Saturday, May 31, 2014

Arles

Gusty winds today of up to 25 miles an hour, and along the river, strong enough to make you cautious about not walking too close to the edge. How strange that the winds are only in this area and that the regions we left are now enjoying warm temperatures and clear skies. Such is the way of traveling. . Arles was a key stop on the Roman road from Italy to Spain, an important port city. Vincent Van Gogh settled here in the 1800's. Arles sits alongside the very wide and flat Rhone River with concrete walls on both sides as it flows through the edge of town. Our hotel is just a block away. Parking is tight, the lot is a block away but spaces are along the river wall and up a curb; if you go up the curb too forcefully, you will hit the wall. It's a little difficult to say the least. The Hotel Musee has 28 rooms and the room is spartan but downstairs is a charming courtyard with many garden sitting areas. We are taking note of all these small space gardens in order to create our own French paradise. Breakfast is in this sitting area, baskets of croissants, baguettes and large cups for coffee, a welcome change from the tablespoons of coffee we have had elsewhere.

The Reattu Museum across the alley is housed in the former Grand Priory of the Knights of Malta with  tall ceilings and gargoyles, housing contemporary art. Reattu was a painter from Arles from 16C-18C. He did an extensive study of human anatomy and his detailed drawings of muscle fibers are exhibited with an upper body sculpture, half with muscle fibers exposed. His paintings are exquisitely detailed and I am enthralled by his portraits of women, satin fabrics with lace and embroidery that make you want to reach out and touch. There are two rooms of Picasso drawings and one full color face that holds my attention.  One of the guards eyes me like a hawk, watching me as I take pictures of what must appear to be highly unusual, like the banister, the sunlight on the stairs and the cracking wall. Or maybe she has never seen a Chinese person before? When I am in the courtyard, I see her at the wall looking down at me; I go inside and she is eyeing me through the door. I am on the stairs, and she is at the bottom.  Do I look like an art thief?
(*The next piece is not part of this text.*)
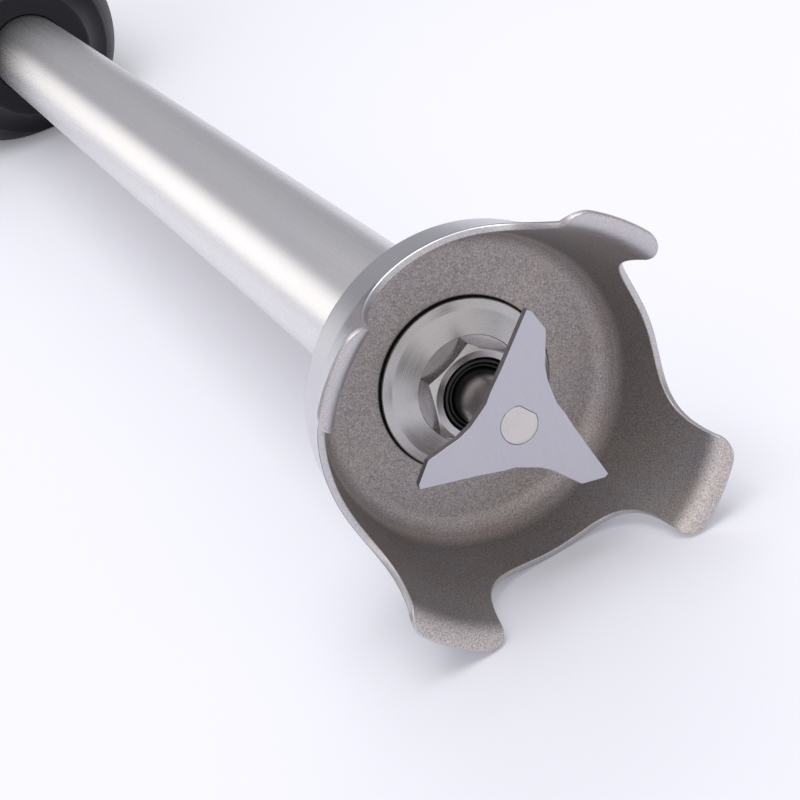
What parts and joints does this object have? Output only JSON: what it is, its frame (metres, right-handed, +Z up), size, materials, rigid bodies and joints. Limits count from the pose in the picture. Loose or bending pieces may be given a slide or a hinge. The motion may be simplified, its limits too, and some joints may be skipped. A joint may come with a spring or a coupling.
{
  "type": "immersion blender",
  "caption": "Long-shaft stick blender: steel tube, bell guard with lipped feet, three-arm blade behind it and a dark motor housing with trigger, lock and speed wheel.",
  "frame": {"origin": "on the surface it lies on, below the middle of its bounding box", "axes": "+Y along the shaft from the bell guard to the housing, +Z up when it lies on its back, +X to the right seen from the bell"},
  "size_m": [0.084, 0.7954, 0.0739],
  "materials": {
    "blasted_steel": "bead-blasted stainless steel, fine even grain, rims worn bright",
    "tube_steel": "satin stainless steel, brushed along the shaft",
    "turned_steel": "turned and polished stainless steel",
    "shaft_steel": "ground steel",
    "blade_steel": "satin ground stainless steel with thin dark edges",
    "bearing_steel": "bearing steel",
    "fastener_steel": "zinc-plated steel",
    "spring_steel": "spring wire",
    "seal_rubber": "black nitrile rubber",
    "black_housing": "black glass-filled nylon with a fine moulded grain",
    "switch_black": "black phenolic",
    "control_red": "red moulded plastic",
    "grey_plastic": "grey moulded plastic",
    "white_plastic": "natural nylon and PTFE",
    "aluminium": "machined and die-cast aluminium",
    "laminated_iron": "stacked electrical steel laminations",
    "copper": "enamelled copper",
    "brass": "brass sheet",
    "carbon": "pressed carbon",
    "board_green": "green circuit board"
  },
  "bodies": {
    "housing": {"bell_guard": "blasted_steel", "shaft_tube": "tube_steel", "seal_nut": "turned_steel", "trigger_pin": "shaft_steel", "lower_bearing": "bearing_steel", "upper_bearing": "bearing_steel", "motor_front_bearing": "bearing_steel", "motor_rear_bearing": "bearing_steel", "motor_screw_1": "fastener_steel", "motor_screw_2": "fastener_steel", "housing_screw_1": "fastener_steel", "housing_screw_2": "fastener_steel", "housing_screw_3": "fastener_steel", "housing_screw_4": "fastener_steel", "housing_screw_5": "fastener_steel", "trigger_spring": "spring_steel", "lock_spring": "spring_steel", "brush_spring_left": "spring_steel", "brush_spring_right": "spring_steel", "lip_seal": "seal_rubber", "nose_collar": "black_housing", "housing_left": "black_housing", "housing_right": "black_housing", "rear_cap": "black_housing", "cord_gland": "black_housing", "power_switch": "switch_black", "gland_nut": "grey_plastic", "shaft_bush_lower": "white_plastic", "shaft_bush_upper": "white_plastic", "speed_potentiometer": "white_plastic", "suppression_capacitor": "white_plastic", "bearing_holder": "aluminium", "tube_flange": "aluminium", "motor_front_plate": "aluminium", "motor_rear_plate": "aluminium", "triac_heatsink": "aluminium", "stator_core": "laminated_iron", "field_coil_upper": "copper", "field_coil_lower": "copper", "brush_holder_left": "brass", "brush_holder_right": "brass", "carbon_brush_left": "carbon", "carbon_brush_right": "carbon", "control_board": "board_green"},
    "drive_line": {"blade": "blade_steel", "drive_shaft": "shaft_steel", "driven_coupling": "bearing_steel", "coupling_spider": "seal_rubber", "driving_coupling": "bearing_steel", "motor_shaft": "shaft_steel", "cooling_fan": "grey_plastic", "armature_core": "laminated_iron", "armature_winding_front": "copper", "armature_winding_rear": "copper", "commutator": "copper"},
    "trigger": {"trigger": "control_red"},
    "switch_plunger": {"switch_plunger": "white_plastic"},
    "lock_button": {"lock_button": "control_red"},
    "speed_dial": {"speed_dial": "grey_plastic"},
    "hanging_ring": {"hanging_ring": "turned_steel"}
  },
  "joints": [
    {"name": "blade_spin", "type": "hinge", "parent": "housing", "child": "drive_line", "pos_m": [0, -0.36629, 0.03189], "axis": [0, 1, 0], "continuous": true},
    {"name": "trigger_press", "type": "hinge", "parent": "housing", "child": "trigger", "pos_m": [0, 0.25572, 0.04689], "axis": [-1, 0, 0], "range_deg": [0, 6], "stiffness_Nm_per_rad": 0.4, "springref_deg": -11.46, "deforming": ["trigger_spring"]},
    {"name": "plunger_travel", "type": "slide", "parent": "housing", "child": "switch_plunger", "axis": [0, 0, -1], "range_m": [0, 0.0042]},
    {"name": "lock_press", "type": "slide", "parent": "housing", "child": "lock_button", "axis": [1, 0, 0], "range_m": [0, 0.0035], "stiffness_N_per_m": 200, "springref_m": -0.002, "deforming": ["lock_spring"]},
    {"name": "speed_turn", "type": "hinge", "parent": "housing", "child": "speed_dial", "pos_m": [0, 0.35472, 0.05189], "axis": [1, 0, 0], "range_deg": [0, 270]},
    {"name": "ring_swing", "type": "hinge", "parent": "housing", "child": "hanging_ring", "pos_m": [0, 0.39171, 0.05489], "axis": [1, 0, 0], "range_deg": [0, 175]}
  ],
  "couplings": [
    {"joint": "plunger_travel", "follows": "trigger_press", "m_per_rad": 0.038}
  ]
}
The Ancient History Museum has several models of the Roman buildings built in Arles to copy those in Rome. It is informative to see them before venturing outside since many of these buildings have not been left as ruins, but are part of the living city and not easily identifiable. I am astounded by the mosaics that have been reconstructed on the floor display. Tiny mosaic have bee pieced together to form the original pictures, quite a labor intensive task. Outside, the coliseum is in the process of being renovated and stands majestically in the square. It is a difficult building to photograph as the bright sun shines strongly on the cream colored walls. I walk the city photographing alleys and more cracking walls with faded shutters that sit tightly closed, giving the impression of being uninhabited.  I will have a ton of images to review when I return and are becoming more selective in my shots. Usng my tripod forces me to look hard and compose more thoughtfully. 

Dinner is sandwiches from a street vendor. I mistakenly think it is sunday and that restaurants are closing, and quickly purchase chicken baguette sandwiches before returnimg to the hotel, only to discover that it is saturday and the cafes were closing but not the restaurants.